Data from the NHS Information Centre shows the total spend on general practice rose 4.25 per cent to £9.7 billion between 2008/9 and 2009/10 having risen by 1.36 per cent the year before.
But investment is not reaching practices, as figures released last week show GPs' profits dropped in 2009/10 for the third consecutive year.
Last week, GP exclusively revealed the results of the UK's largest survey of practice manager pay which found that it had increased by 2.3 per cent in 2010 (GP, 24 September).
This is in line with NHS Information Centre data showing GP expenses rose by 5.1 per cent in 2008/9.
The NHS Information Centre's report says the rise in total spend on general practice is likely to reflect increased spending on out-of-hours, enhanced services and APMS premises, not all of which reaches GP practices.

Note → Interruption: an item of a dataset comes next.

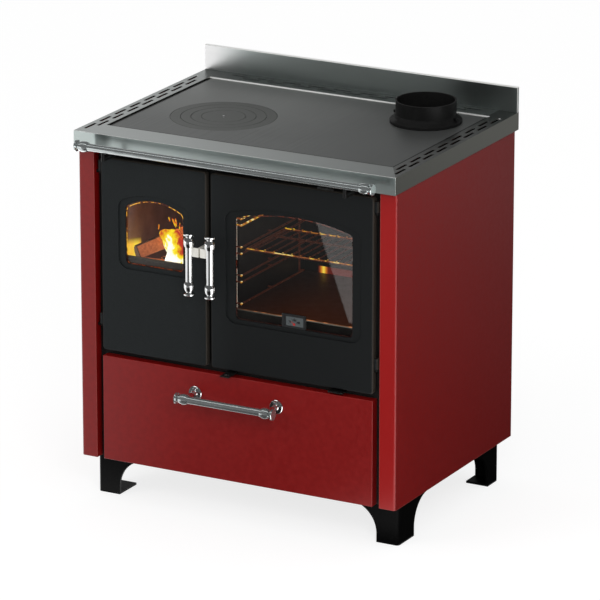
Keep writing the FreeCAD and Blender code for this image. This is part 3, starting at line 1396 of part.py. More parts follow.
os.makedirs("parts", exist_ok=True)
for node, piece in pieces.items():
    if piece.Label != node:
        piece.Label = node
    if piece.Shape.isNull() or not piece.Shape.isValid():
        raise RuntimeError(node + " has no valid shape")
    piece.Shape.exportStep("parts/%s.step" % node)
print(len(pieces), "pieces")
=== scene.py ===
import math
import random
from contextlib import contextmanager

import bmesh
import bpy
from mathutils import Matrix, Vector


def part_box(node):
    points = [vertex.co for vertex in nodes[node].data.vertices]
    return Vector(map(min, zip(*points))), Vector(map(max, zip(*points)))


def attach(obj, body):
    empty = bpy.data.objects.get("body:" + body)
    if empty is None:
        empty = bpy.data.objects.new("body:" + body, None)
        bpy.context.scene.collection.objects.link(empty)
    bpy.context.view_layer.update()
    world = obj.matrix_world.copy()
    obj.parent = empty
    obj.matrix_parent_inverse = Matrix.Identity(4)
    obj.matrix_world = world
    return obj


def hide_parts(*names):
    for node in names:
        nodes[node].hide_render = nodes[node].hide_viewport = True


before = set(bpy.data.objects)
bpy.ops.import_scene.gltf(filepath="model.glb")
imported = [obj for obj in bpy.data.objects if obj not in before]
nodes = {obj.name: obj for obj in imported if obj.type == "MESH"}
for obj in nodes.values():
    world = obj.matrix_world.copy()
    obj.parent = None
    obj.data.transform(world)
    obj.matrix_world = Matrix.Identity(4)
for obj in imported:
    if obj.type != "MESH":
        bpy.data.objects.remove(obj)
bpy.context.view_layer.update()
bpy.ops.object.select_all(action="DESELECT")
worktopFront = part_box("worktop_frame")[0][1]


def deep(distance):  # a depth behind the worktop's front edge
    return worktopFront + distance


# Nodes of the materials
def wire(tree, kind, inputs=(), **settings):
    node = tree.nodes.new("ShaderNode" + kind)
    for name, value in settings.items():
        setattr(node, name, value)
    for name, value in dict(inputs).items():
        if isinstance(value, bpy.types.NodeSocket):
            tree.links.new(value, node.inputs[name])
        else:
            node.inputs[name].default_value = value
    return node


def newFinish(name, **sockets):
    material = bpy.data.materials.new(name)
    material.use_nodes = True
    tree = material.node_tree
    shader = tree.nodes["Principled BSDF"]
    for socket, value in sockets.items():
        shader.inputs[socket.replace("_", " ")].default_value = value
    return material, tree, shader


def bareFinish(name):
    material = bpy.data.materials.new(name)
    material.use_nodes = True
    material.node_tree.nodes.clear()
    return material, material.node_tree


def grain(tree, scale, detail=2, stretch=(1, 1, 1)):
    place = wire(tree, "TexCoord").outputs["Object"]
    place = wire(tree, "Mapping", {"Vector": place, "Scale": stretch}).outputs[0]
    return wire(tree, "TexNoise", {"Vector": place, "Scale": scale, "Detail": detail}).outputs[0]


def ramp(tree, factor, *stops):
    node = wire(tree, "ValToRGB", {"Fac": factor})
    elements = node.color_ramp.elements
    while len(elements) < len(stops):
        elements.new(1)
    for element, (position, colour) in zip(elements, stops):
        element.position = position
        element.color = (*colour, 1)
    return node.outputs["Color"]


def level(tree, value, low, high, bottom=0.3, top=0.7):
    inputs = {"Value": value, "From Min": bottom, "From Max": top, "To Min": low, "To Max": high}
    return wire(tree, "MapRange", inputs).outputs[0]


def maths(tree, operation, first, second=0.0):
    return wire(tree, "Math", {0: first, 1: second}, operation=operation).outputs[0]


def chain(tree, operation, first, *others):
    for other in others:
        first = maths(tree, operation, first, other)
    return first


def allOf(tree, *masks):
    return chain(tree, "MULTIPLY", *masks)


def anyOf(tree, *masks):
    return chain(tree, "MAXIMUM", *masks)


def over(tree, value, limit):
    return maths(tree, "GREATER_THAN", value, limit)


def below(tree, value, limit):
    return maths(tree, "LESS_THAN", value, limit)


def apart(tree, value, middle):  # distance from a middle value
    return maths(tree, "ABSOLUTE", maths(tree, "SUBTRACT", value, middle))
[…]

GPC deputy chairman Dr Richard Vautrey blamed Labour's Darzi centre programme for sucking up the extra primary care cash.
'The money is likely to have gone into a number of sources but it has not reached general practice. The previous government embarked on a programme of GP-led health centres that I would hope this government is not pursuing.'
Dr Vautrey called for the DoH to invest at least an extra 2 per cent in general practice this year, in line with the coalition's pledge to increase overall NHS spending by 2 per cent.
'There's no reason why that 2 per cent should not reach GPs in primary care,' he said.
A DoH breakdown of PCT spending reveals the amount spent on GP practices (GMS, PMS, APMS or PCTMS) has risen over the past three years, from £5.8 billion in 2006/7 to £7.2 billion in 2008/9.
The amount of money trusts spent purchasing healthcare from non-NHS bodies also rose significantly between 2006/7 and 2008/9, from £4.7 billion to £6.4 billion.
The spending data also reveals that PCTs lost up to £31 million pounds in non-retrievable 'bad debts' between 2006/7 and 2007/8.
A DoH spokeswoman was unable to explain how PCTs may have accrued such debts.